**TASK REQUIREMENTS**:
For this exercise, return only the lines from the line containing "# the follower" through the line containing "imported = [obj", both ends included, exactly as they are.

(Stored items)
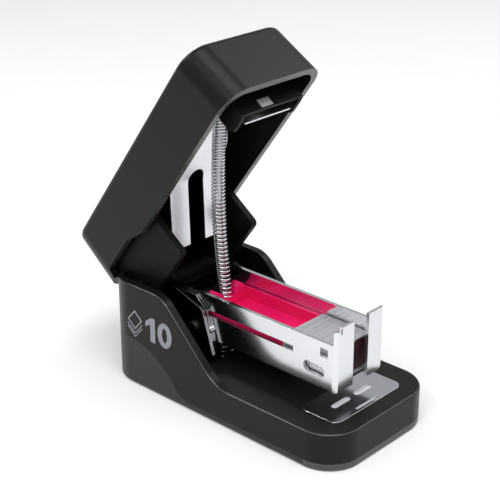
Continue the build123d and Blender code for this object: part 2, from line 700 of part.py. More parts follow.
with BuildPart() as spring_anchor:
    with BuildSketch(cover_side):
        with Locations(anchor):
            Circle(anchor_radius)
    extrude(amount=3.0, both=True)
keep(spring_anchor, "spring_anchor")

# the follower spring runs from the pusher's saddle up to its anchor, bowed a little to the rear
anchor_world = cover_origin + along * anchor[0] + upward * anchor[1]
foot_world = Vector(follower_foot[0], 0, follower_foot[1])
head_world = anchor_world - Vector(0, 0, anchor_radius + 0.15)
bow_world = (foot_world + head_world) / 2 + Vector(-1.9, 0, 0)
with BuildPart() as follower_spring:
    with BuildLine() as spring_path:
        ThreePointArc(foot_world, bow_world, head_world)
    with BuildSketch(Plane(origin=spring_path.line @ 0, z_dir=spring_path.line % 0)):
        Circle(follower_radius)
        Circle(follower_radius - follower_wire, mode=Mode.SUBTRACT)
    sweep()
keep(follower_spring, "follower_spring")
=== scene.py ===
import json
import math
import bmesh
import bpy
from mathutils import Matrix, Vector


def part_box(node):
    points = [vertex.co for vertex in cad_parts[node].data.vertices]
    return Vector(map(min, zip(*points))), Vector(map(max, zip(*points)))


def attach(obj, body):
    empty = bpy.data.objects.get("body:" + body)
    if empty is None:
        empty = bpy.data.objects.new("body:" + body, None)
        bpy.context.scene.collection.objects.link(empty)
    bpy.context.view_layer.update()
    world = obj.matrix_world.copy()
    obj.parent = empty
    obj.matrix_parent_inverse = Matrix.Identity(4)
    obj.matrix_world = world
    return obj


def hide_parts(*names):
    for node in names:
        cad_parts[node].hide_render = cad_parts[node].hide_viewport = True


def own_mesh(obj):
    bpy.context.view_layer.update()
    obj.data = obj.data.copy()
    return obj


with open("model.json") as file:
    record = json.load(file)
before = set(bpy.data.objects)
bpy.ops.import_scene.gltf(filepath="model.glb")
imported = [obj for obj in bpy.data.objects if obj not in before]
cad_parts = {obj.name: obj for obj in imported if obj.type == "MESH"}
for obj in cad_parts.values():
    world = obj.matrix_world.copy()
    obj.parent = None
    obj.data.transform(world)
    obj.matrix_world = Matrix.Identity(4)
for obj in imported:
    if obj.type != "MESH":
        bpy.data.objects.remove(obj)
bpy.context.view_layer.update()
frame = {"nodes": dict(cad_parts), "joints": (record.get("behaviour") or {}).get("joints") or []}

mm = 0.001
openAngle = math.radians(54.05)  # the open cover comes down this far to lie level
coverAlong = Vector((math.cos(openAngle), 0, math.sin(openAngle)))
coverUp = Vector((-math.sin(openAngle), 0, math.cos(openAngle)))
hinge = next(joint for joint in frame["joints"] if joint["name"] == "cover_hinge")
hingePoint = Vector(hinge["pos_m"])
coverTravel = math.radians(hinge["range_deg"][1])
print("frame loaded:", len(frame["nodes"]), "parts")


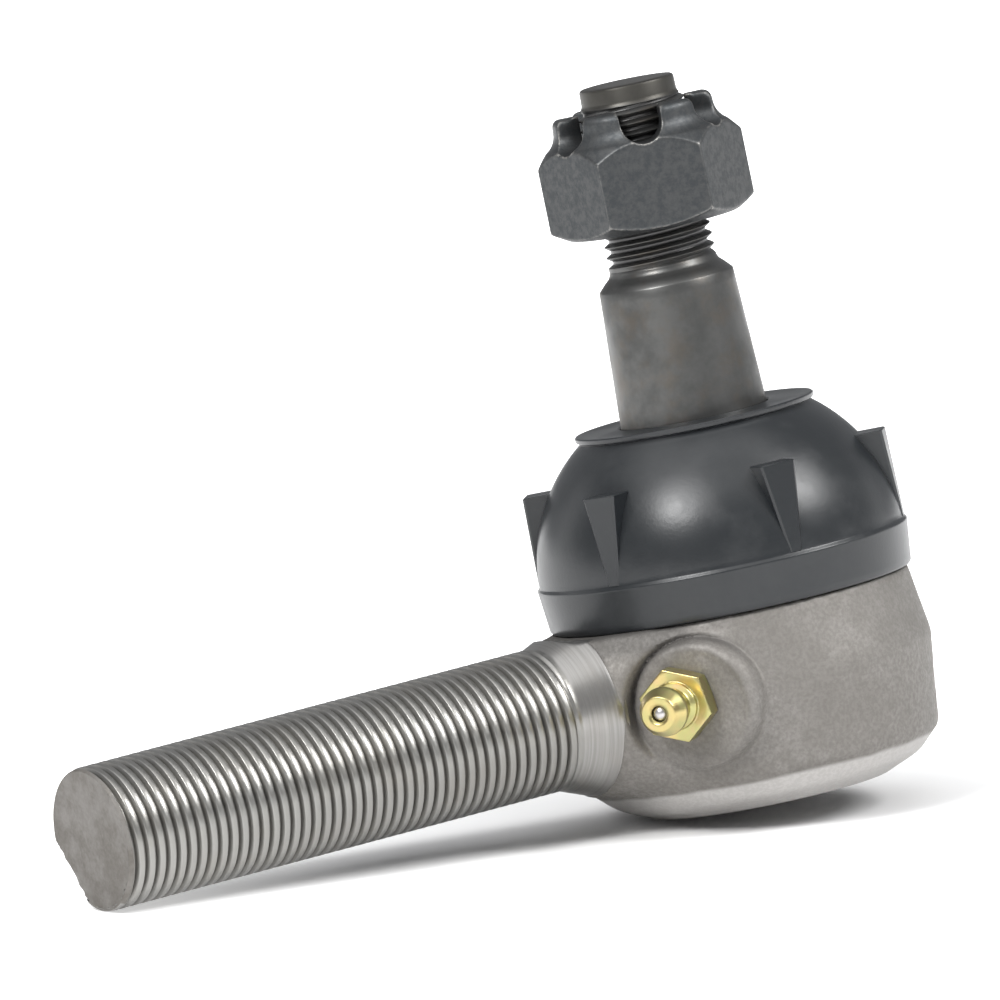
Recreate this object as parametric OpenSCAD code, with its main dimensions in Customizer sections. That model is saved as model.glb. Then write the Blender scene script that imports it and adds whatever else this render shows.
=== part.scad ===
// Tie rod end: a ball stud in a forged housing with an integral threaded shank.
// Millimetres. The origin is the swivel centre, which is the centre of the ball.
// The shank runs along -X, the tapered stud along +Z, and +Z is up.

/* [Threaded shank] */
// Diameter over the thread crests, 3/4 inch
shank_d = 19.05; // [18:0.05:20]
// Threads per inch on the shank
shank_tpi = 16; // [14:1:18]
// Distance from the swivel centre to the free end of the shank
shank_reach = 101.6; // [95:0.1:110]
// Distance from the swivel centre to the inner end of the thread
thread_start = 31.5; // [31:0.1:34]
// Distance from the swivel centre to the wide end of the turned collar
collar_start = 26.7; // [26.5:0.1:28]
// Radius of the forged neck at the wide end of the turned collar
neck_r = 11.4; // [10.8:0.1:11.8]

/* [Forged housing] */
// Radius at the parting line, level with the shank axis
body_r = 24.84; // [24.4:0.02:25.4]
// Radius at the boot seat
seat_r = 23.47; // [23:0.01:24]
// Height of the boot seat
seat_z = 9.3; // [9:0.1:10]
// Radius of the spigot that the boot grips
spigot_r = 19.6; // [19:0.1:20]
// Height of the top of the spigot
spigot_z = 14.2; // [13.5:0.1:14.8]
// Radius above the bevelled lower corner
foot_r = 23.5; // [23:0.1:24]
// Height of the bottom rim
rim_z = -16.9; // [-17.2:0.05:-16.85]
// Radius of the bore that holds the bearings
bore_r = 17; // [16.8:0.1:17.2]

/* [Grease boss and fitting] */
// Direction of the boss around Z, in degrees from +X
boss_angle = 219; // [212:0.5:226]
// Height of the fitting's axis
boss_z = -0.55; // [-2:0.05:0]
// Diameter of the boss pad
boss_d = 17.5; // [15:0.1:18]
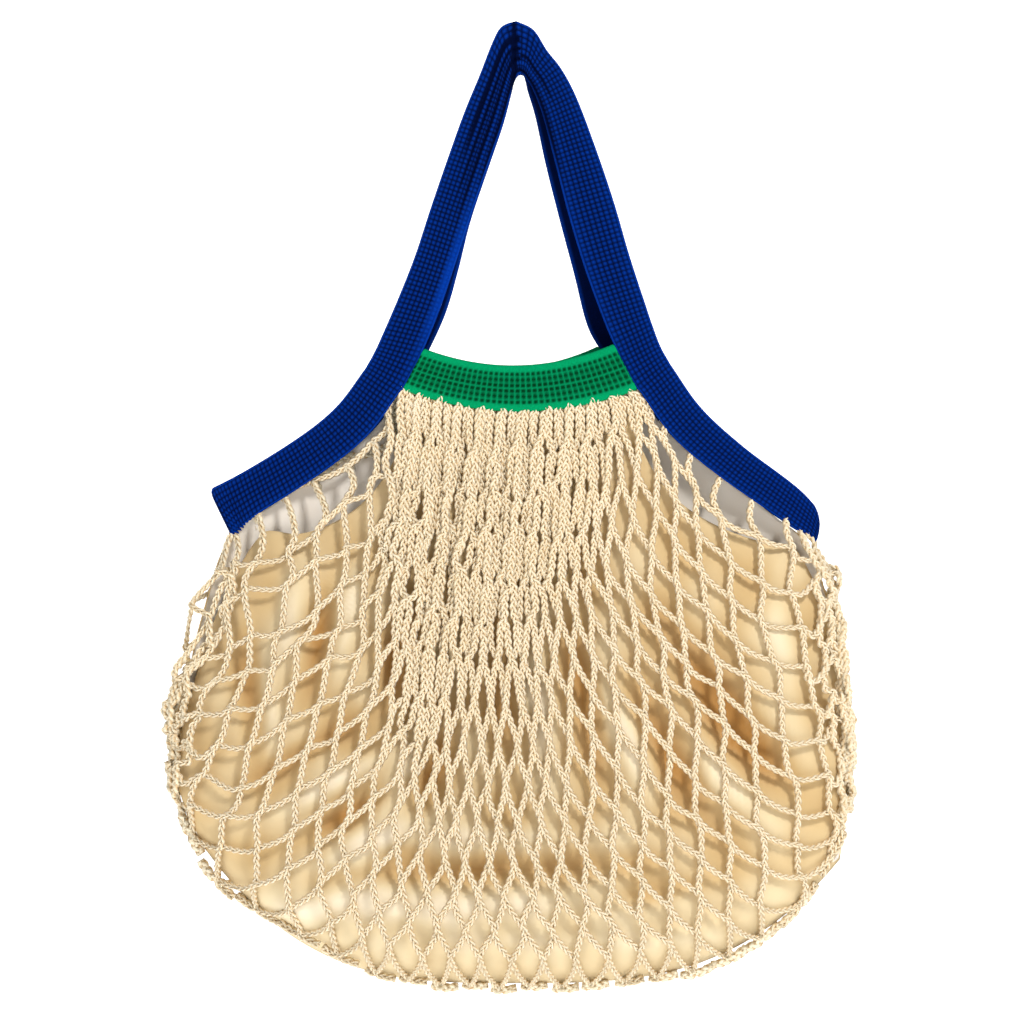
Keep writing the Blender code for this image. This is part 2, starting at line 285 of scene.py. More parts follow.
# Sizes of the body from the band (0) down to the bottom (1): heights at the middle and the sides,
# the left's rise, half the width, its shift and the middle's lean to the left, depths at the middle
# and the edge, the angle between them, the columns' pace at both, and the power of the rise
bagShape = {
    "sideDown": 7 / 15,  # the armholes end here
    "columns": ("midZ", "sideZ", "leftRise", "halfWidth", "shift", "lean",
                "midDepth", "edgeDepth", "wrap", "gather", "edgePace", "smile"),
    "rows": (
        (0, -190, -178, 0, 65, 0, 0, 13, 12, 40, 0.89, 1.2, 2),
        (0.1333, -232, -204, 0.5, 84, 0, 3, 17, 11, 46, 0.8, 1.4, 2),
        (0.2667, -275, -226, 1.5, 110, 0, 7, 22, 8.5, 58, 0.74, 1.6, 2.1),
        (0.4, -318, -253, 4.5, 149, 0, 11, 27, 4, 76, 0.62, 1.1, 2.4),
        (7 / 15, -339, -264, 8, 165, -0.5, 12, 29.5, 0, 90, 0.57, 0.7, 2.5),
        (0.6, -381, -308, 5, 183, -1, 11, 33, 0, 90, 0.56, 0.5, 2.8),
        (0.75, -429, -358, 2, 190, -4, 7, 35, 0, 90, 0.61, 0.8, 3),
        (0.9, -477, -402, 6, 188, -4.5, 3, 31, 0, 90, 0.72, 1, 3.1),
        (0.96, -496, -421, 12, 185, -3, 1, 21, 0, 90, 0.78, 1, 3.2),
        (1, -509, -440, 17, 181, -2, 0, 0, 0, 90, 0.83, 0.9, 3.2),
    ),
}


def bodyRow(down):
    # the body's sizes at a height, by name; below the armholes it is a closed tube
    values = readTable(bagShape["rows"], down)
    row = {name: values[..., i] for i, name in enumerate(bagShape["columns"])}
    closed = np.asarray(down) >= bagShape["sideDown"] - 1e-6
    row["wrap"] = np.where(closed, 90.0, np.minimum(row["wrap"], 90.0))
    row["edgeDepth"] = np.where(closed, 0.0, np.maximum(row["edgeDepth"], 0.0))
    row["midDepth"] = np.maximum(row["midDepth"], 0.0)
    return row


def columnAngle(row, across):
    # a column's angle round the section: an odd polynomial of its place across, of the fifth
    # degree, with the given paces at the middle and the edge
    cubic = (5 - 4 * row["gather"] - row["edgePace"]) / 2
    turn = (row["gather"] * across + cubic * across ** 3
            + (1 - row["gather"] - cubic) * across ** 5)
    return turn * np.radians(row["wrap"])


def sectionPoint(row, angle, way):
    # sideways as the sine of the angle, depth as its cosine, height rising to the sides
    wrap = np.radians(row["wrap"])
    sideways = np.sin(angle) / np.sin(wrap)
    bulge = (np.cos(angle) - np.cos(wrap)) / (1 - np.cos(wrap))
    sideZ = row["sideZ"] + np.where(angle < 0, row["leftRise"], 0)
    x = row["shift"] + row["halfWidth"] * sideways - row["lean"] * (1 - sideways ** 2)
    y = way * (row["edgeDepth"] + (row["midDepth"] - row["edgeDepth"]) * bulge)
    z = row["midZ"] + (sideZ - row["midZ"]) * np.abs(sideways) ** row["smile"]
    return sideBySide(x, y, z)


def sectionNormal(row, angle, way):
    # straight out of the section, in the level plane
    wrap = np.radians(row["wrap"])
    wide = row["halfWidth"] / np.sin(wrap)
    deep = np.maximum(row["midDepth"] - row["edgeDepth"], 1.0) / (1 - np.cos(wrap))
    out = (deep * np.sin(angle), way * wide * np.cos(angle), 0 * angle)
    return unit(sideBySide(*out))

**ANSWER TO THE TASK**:
# the follower spring runs from the pusher's saddle up to its anchor, bowed a little to the rear
anchor_world = cover_origin + along * anchor[0] + upward * anchor[1]
foot_world = Vector(follower_foot[0], 0, follower_foot[1])
head_world = anchor_world - Vector(0, 0, anchor_radius + 0.15)
bow_world = (foot_world + head_world) / 2 + Vector(-1.9, 0, 0)
with BuildPart() as follower_spring:
    with BuildLine() as spring_path:
        ThreePointArc(foot_world, bow_world, head_world)
    with BuildSketch(Plane(origin=spring_path.line @ 0, z_dir=spring_path.line % 0)):
        Circle(follower_radius)
        Circle(follower_radius - follower_wire, mode=Mode.SUBTRACT)
    sweep()
keep(follower_spring, "follower_spring")
=== scene.py ===
import json
import math
import bmesh
import bpy
from mathutils import Matrix, Vector


def part_box(node):
    points = [vertex.co for vertex in cad_parts[node].data.vertices]
    return Vector(map(min, zip(*points))), Vector(map(max, zip(*points)))


def attach(obj, body):
    empty = bpy.data.objects.get("body:" + body)
    if empty is None:
        empty = bpy.data.objects.new("body:" + body, None)
        bpy.context.scene.collection.objects.link(empty)
    bpy.context.view_layer.update()
    world = obj.matrix_world.copy()
    obj.parent = empty
    obj.matrix_parent_inverse = Matrix.Identity(4)
    obj.matrix_world = world
    return obj


def hide_parts(*names):
    for node in names:
        cad_parts[node].hide_render = cad_parts[node].hide_viewport = True


def own_mesh(obj):
    bpy.context.view_layer.update()
    obj.data = obj.data.copy()
    return obj


with open("model.json") as file:
    record = json.load(file)
before = set(bpy.data.objects)
bpy.ops.import_scene.gltf(filepath="model.glb")
imported = [obj for obj in bpy.data.objects if obj not in before]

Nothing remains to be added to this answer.